Eddie Yue, Chief Executive of the HKMA, said the ‘northbound’ Bond Connect had been well received by international investors, and its success has laid a solid foundation for a ‘southbound’ channel.
A ‘northbound’ leg of the Bond Connect scheme was launched in July 2017, giving overseas investors access to China’s onshore bond market.
“When discussing the features of the Southbound Bond Connect with the Mainland authorities, we will consider how best to support the two-way opening up of the Mainland’s financial markets, ensure proper risk controls, as well as to promote the development of Hong Kong’s bond market and strengthen Hong Kong’s status as an international financial centre,” Yue said.
Yue believes that launching a Southbound Bond Connect will facilitate a diversified asset allocation for investors on the mainland, while consolidating Hong Kong’s role as an intermediary for capital flowing into and out of China.
“It will generate enormous opportunities for Hong Kong’s financial services industry,” he said.
“The HKMA and PBoC will form a working group to take forward the study, and engage the industry as appropriate,” an HKMA spokesperson told Asia Times Financial, adding that more details will be announced when available.
Meanwhile, Charles Li, chief executive of Hong Kong Stock Exchange, told Asia Times Financial that launching a southbound leg would be a natural next step that completes the Bond Connect programme.
“I am confident that a future southbound leg of Bond Connect will have as much success as the northbound programme,” he said.
If launched, Southbound Bond Connect will be a convenient channel for onshore investors to buy bonds in the Hong Kong market, alongside Qualified Domestic Investors (QDI), cross-border total return swap (TRS) and Hong Kong public funds.
‘Time to improve the bond connection’
Xing Zhaopeng, China Markets Economist from ANZ Research, believes that the new discussion stems from the recent developments of renminbi appreciation and the rising importance of the Hong Kong bond market.
“The renminbi’s exchange rate has steadily risen since August by 6.4% against the USD and 4.6% against the FX basket, mainly because FX flows have been imbalanced by the pandemic and also US-China yield differentials.
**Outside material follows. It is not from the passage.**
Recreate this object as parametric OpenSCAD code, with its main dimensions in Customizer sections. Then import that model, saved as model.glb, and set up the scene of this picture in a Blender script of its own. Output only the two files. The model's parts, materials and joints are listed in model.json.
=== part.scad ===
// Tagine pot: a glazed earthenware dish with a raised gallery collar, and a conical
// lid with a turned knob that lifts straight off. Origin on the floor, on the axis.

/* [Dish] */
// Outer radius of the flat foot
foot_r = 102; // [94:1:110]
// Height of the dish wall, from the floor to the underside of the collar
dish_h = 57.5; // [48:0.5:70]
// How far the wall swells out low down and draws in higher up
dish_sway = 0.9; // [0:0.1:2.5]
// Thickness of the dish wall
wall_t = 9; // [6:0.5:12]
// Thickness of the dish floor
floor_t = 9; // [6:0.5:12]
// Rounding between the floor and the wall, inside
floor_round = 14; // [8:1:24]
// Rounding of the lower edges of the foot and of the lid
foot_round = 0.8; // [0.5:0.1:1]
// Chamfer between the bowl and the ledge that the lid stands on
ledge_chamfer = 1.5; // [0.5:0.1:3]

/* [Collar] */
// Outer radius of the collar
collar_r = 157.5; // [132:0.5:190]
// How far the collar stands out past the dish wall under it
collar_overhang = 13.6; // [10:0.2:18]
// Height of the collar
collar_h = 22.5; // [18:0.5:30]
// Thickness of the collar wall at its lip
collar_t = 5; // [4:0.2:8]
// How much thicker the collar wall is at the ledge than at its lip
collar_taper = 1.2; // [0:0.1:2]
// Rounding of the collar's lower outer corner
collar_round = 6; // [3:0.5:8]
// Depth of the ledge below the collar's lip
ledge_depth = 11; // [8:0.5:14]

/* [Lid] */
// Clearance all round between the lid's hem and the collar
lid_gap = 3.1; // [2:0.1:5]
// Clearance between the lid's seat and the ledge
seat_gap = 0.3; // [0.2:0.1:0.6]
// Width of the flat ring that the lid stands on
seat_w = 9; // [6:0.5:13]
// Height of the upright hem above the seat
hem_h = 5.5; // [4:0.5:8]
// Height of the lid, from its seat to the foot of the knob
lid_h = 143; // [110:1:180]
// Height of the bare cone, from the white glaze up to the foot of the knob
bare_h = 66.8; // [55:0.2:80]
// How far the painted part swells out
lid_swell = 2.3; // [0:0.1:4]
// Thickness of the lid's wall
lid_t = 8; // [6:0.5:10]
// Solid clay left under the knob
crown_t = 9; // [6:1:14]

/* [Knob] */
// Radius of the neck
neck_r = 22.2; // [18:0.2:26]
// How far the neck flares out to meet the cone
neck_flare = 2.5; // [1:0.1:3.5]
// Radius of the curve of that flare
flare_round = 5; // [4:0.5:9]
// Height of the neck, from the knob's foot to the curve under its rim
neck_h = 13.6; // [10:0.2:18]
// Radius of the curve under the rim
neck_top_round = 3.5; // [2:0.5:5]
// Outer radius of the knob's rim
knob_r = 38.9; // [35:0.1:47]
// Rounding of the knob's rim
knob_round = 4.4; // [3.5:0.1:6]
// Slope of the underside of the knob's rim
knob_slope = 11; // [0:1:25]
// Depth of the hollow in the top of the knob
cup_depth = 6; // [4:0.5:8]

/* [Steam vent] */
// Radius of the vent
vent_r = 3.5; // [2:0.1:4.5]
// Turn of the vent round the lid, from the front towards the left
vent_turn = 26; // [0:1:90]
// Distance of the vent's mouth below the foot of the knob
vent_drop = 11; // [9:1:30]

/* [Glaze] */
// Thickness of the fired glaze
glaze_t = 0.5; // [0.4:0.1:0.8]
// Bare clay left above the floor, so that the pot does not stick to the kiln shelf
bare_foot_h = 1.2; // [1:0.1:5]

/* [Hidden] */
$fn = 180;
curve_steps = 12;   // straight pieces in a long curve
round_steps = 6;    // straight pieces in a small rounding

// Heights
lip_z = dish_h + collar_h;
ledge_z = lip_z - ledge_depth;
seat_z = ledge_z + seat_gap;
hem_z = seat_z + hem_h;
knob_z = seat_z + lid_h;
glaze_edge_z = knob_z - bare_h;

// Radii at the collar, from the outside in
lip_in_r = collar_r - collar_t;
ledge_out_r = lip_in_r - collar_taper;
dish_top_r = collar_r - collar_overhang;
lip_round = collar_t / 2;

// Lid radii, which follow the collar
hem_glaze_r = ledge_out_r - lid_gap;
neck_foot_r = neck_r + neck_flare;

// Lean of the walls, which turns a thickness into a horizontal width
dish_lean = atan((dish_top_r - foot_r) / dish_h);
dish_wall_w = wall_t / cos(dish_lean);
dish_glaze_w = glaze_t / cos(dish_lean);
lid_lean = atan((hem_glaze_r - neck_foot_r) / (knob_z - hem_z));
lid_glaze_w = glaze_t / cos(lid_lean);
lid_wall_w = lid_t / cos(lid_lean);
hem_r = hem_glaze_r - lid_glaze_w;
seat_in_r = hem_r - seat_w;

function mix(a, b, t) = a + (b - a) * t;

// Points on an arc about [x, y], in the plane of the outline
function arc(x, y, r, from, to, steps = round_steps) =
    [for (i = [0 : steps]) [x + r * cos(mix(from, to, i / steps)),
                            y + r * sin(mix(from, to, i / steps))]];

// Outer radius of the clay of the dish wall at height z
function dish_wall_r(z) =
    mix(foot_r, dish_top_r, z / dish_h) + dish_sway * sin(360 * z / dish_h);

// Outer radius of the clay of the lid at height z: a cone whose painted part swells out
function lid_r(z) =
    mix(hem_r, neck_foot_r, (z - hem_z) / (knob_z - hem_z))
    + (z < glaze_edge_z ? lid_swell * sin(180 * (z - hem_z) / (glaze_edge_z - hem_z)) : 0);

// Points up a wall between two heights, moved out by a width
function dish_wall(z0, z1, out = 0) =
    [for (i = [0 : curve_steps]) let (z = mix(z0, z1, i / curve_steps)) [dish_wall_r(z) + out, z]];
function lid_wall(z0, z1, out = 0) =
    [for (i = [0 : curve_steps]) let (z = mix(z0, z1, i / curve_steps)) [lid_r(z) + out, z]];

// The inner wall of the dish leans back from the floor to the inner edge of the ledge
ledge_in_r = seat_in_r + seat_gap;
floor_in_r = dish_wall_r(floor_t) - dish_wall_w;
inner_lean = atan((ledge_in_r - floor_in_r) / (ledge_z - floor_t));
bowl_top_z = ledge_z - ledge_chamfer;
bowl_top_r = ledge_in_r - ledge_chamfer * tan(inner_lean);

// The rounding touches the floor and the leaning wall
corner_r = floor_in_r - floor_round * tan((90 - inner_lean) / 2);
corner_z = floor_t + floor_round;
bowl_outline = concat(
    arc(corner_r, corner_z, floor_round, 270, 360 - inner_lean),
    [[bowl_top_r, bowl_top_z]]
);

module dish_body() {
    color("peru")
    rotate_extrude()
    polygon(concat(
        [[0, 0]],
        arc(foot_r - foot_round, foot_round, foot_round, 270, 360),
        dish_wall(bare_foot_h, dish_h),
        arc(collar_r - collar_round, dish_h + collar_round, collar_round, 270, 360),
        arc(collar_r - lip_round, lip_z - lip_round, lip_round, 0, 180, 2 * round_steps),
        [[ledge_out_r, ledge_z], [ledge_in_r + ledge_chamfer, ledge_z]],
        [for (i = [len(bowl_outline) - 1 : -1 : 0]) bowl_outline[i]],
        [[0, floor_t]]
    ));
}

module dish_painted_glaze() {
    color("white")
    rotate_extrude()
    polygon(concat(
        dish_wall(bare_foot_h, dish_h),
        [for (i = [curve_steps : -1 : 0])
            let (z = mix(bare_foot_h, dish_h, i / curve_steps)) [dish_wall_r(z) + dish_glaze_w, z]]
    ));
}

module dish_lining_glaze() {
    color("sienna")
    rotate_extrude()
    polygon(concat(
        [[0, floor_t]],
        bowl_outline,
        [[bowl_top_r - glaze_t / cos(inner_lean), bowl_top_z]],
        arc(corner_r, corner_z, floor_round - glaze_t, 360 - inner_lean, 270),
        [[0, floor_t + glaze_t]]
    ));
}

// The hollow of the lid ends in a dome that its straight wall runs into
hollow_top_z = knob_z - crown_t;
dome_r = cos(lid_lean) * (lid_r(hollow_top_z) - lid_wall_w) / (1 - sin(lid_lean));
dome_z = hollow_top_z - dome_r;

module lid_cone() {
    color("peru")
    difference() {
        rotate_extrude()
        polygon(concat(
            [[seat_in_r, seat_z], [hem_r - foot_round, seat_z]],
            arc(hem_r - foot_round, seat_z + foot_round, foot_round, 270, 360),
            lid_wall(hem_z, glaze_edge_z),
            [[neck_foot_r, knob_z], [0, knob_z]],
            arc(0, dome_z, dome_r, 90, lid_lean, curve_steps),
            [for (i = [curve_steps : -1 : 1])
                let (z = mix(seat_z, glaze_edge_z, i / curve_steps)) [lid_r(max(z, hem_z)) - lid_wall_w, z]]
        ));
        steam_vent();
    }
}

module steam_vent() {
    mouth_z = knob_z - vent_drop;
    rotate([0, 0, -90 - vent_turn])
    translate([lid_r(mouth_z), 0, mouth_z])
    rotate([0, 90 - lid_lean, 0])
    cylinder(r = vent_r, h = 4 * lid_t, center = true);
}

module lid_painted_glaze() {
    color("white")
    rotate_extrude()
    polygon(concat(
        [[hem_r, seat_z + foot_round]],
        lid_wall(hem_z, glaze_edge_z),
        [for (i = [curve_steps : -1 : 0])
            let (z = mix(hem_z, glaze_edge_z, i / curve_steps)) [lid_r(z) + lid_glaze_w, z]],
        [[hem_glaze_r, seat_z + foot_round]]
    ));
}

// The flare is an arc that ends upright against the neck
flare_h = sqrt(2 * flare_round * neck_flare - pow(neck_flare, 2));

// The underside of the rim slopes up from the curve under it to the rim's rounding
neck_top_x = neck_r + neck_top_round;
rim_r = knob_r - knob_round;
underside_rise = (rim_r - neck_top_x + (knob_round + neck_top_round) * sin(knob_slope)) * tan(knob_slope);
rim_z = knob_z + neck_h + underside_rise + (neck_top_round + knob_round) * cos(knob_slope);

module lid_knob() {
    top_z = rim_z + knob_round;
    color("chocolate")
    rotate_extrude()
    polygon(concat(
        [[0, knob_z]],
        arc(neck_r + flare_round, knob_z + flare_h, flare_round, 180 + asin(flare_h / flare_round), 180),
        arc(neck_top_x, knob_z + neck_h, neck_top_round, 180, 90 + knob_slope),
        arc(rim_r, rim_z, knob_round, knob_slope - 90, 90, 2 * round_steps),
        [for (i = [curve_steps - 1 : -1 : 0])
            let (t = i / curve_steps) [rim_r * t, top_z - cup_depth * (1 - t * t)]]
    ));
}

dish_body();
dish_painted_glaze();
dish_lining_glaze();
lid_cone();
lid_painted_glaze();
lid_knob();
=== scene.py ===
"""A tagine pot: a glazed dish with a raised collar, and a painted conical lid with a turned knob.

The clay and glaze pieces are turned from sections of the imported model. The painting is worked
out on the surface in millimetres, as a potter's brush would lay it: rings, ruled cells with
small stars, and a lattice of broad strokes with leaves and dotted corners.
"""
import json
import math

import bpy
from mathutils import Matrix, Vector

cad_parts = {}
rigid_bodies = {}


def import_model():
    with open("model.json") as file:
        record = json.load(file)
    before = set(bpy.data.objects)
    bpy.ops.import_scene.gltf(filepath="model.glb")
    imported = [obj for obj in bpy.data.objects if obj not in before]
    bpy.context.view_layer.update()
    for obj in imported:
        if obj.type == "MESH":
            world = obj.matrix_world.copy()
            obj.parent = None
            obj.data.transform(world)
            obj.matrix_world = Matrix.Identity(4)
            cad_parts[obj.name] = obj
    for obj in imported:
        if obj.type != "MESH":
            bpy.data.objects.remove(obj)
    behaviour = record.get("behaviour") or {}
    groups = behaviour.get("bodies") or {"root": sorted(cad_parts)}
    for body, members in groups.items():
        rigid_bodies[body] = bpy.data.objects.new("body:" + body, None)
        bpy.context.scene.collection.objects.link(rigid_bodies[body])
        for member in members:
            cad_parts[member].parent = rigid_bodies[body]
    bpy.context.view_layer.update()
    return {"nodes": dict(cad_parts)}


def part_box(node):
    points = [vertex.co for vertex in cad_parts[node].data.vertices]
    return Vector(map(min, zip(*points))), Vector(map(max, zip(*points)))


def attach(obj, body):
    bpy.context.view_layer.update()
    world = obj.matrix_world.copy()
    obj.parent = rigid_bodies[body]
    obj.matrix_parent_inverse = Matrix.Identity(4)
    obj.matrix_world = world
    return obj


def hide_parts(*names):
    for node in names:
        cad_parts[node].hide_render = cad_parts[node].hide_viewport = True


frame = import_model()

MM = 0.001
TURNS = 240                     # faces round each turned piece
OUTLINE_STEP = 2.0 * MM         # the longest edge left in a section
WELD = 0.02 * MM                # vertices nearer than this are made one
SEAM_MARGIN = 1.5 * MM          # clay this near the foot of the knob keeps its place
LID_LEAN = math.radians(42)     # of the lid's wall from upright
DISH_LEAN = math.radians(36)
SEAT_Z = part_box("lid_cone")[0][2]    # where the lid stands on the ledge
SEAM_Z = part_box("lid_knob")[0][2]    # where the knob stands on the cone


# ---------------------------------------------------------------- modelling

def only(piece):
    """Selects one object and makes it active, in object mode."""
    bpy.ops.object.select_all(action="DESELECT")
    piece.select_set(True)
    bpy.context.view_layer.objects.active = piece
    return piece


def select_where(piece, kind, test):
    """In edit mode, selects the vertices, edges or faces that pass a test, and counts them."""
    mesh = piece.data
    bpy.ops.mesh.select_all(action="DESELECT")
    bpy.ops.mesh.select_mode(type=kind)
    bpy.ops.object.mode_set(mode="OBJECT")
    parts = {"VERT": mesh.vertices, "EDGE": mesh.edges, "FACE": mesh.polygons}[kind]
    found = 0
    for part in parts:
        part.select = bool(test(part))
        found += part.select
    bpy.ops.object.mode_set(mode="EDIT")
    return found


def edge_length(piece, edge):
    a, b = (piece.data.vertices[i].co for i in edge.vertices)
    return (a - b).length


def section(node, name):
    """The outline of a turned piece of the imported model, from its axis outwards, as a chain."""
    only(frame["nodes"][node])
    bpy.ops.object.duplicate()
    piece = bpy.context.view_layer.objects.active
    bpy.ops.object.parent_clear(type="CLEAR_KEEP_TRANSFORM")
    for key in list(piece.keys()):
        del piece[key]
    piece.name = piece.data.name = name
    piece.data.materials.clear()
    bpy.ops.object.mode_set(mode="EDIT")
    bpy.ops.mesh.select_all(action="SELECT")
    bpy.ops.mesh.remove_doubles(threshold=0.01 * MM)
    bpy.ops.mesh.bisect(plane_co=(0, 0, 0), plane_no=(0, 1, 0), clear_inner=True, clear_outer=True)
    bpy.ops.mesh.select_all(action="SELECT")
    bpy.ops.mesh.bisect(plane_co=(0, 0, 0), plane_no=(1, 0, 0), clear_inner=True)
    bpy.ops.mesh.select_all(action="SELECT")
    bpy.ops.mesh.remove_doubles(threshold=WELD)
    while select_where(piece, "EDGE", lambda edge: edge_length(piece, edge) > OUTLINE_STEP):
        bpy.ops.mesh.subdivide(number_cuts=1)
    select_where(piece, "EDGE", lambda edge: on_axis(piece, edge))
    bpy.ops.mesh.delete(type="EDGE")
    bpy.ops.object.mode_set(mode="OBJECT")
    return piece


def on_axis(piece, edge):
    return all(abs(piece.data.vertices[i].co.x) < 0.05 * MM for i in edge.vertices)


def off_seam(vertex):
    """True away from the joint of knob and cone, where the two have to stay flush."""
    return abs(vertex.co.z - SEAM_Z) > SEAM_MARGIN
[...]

This will be a good time window for Chinese investors to rebalance global portfolios,” Xing said.
“More importantly, Hong Kong has become the most important market for Asia G3 bonds, with Chinese issuers accounting for nearly 60%. It is time to improve the bond market connection between Mainland and Hong Kong,” he added.
However, given that there are already several channels through which onshore investors can buy bonds in offshore markets, ANZ Research believes that the outflows will be marginal compared with inflows.
International institutional investors have increased their holdings of Chinese bonds since December 2018 due to several factors such as renminbi appreciation, higher yields, and growing optimism for the economy.
Data from Bond Connect showed that northbound trading reached a record high in November with 5,895 transactions totalling 485 billion yuan (US$74.3 billion).
“We believe it (launching Southbound Bond Connect) is more likely to be a gesture to show the two-way opening-up of China’s financial system, noted as a target in the 14th Five-Year Plan,” Xing said.